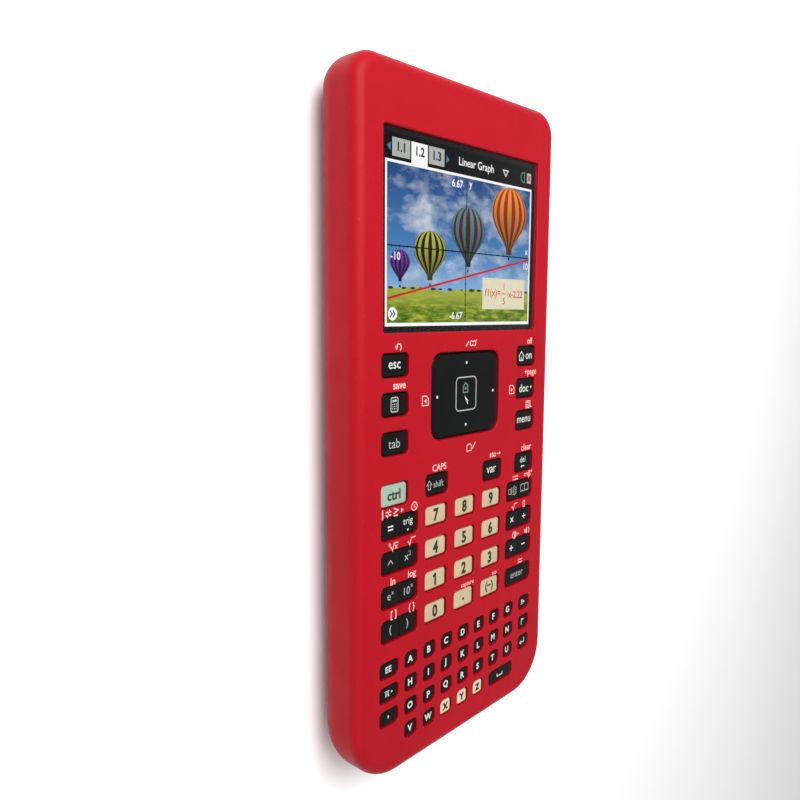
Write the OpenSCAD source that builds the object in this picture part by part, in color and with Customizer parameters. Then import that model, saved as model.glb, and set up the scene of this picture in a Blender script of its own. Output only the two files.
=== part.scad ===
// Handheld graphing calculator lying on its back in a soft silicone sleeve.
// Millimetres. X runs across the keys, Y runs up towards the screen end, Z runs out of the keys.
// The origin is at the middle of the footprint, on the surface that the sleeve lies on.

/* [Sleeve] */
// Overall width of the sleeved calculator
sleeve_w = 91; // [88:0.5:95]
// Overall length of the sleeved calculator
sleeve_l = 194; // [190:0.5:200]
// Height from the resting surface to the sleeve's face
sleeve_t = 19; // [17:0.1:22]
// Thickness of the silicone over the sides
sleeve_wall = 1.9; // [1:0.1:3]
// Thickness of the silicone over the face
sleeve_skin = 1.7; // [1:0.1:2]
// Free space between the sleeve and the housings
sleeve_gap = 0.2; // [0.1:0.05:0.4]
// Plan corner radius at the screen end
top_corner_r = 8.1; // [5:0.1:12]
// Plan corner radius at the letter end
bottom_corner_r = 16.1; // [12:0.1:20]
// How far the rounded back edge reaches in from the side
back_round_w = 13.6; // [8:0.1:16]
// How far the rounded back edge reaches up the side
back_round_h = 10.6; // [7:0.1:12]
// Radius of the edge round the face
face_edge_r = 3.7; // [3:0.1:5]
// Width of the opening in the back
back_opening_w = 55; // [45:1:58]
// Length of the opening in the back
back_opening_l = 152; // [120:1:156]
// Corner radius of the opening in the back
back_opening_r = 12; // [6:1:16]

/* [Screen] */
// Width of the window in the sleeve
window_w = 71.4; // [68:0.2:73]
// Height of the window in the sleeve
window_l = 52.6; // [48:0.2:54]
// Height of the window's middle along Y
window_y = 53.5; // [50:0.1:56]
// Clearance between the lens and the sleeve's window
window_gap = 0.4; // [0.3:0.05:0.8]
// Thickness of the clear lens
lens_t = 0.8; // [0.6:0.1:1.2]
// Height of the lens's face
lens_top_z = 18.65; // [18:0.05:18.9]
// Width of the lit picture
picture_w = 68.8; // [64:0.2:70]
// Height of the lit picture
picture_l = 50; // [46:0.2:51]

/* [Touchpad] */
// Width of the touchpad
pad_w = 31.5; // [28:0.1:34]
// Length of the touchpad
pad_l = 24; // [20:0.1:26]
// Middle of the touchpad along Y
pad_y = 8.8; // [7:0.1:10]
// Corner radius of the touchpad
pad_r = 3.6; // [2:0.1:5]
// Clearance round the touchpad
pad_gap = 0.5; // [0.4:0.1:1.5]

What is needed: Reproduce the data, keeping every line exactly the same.

Solution for this exercise:
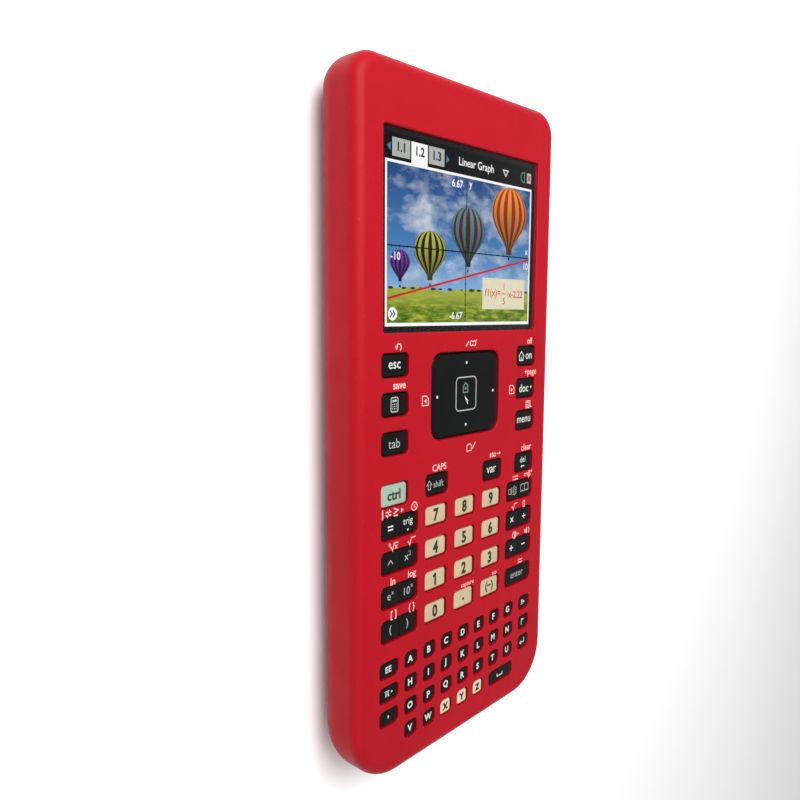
Write the OpenSCAD source that builds the object in this picture part by part, in color and with Customizer parameters. Then import that model, saved as model.glb, and set up the scene of this picture in a Blender script of its own. Output only the two files.
=== part.scad ===
// Handheld graphing calculator lying on its back in a soft silicone sleeve.
// Millimetres. X runs across the keys, Y runs up towards the screen end, Z runs out of the keys.
// The origin is at the middle of the footprint, on the surface that the sleeve lies on.

/* [Sleeve] */
// Overall width of the sleeved calculator
sleeve_w = 91; // [88:0.5:95]
// Overall length of the sleeved calculator
sleeve_l = 194; // [190:0.5:200]
// Height from the resting surface to the sleeve's face
sleeve_t = 19; // [17:0.1:22]
// Thickness of the silicone over the sides
sleeve_wall = 1.9; // [1:0.1:3]
// Thickness of the silicone over the face
sleeve_skin = 1.7; // [1:0.1:2]
// Free space between the sleeve and the housings
sleeve_gap = 0.2; // [0.1:0.05:0.4]
// Plan corner radius at the screen end
top_corner_r = 8.1; // [5:0.1:12]
// Plan corner radius at the letter end
bottom_corner_r = 16.1; // [12:0.1:20]
// How far the rounded back edge reaches in from the side
back_round_w = 13.6; // [8:0.1:16]
// How far the rounded back edge reaches up the side
back_round_h = 10.6; // [7:0.1:12]
// Radius of the edge round the face
face_edge_r = 3.7; // [3:0.1:5]
// Width of the opening in the back
back_opening_w = 55; // [45:1:58]
// Length of the opening in the back
back_opening_l = 152; // [120:1:156]
// Corner radius of the opening in the back
back_opening_r = 12; // [6:1:16]

/* [Screen] */
// Width of the window in the sleeve
window_w = 71.4; // [68:0.2:73]
// Height of the window in the sleeve
window_l = 52.6; // [48:0.2:54]
// Height of the window's middle along Y
window_y = 53.5; // [50:0.1:56]
// Clearance between the lens and the sleeve's window
window_gap = 0.4; // [0.3:0.05:0.8]
// Thickness of the clear lens
lens_t = 0.8; // [0.6:0.1:1.2]
// Height of the lens's face
lens_top_z = 18.65; // [18:0.05:18.9]
// Width of the lit picture
picture_w = 68.8; // [64:0.2:70]
// Height of the lit picture
picture_l = 50; // [46:0.2:51]

/* [Touchpad] */
// Width of the touchpad
pad_w = 31.5; // [28:0.1:34]
// Length of the touchpad
pad_l = 24; // [20:0.1:26]
// Middle of the touchpad along Y
pad_y = 8.8; // [7:0.1:10]
// Corner radius of the touchpad
pad_r = 3.6; // [2:0.1:5]
// Clearance round the touchpad
pad_gap = 0.5; // [0.4:0.1:1.5]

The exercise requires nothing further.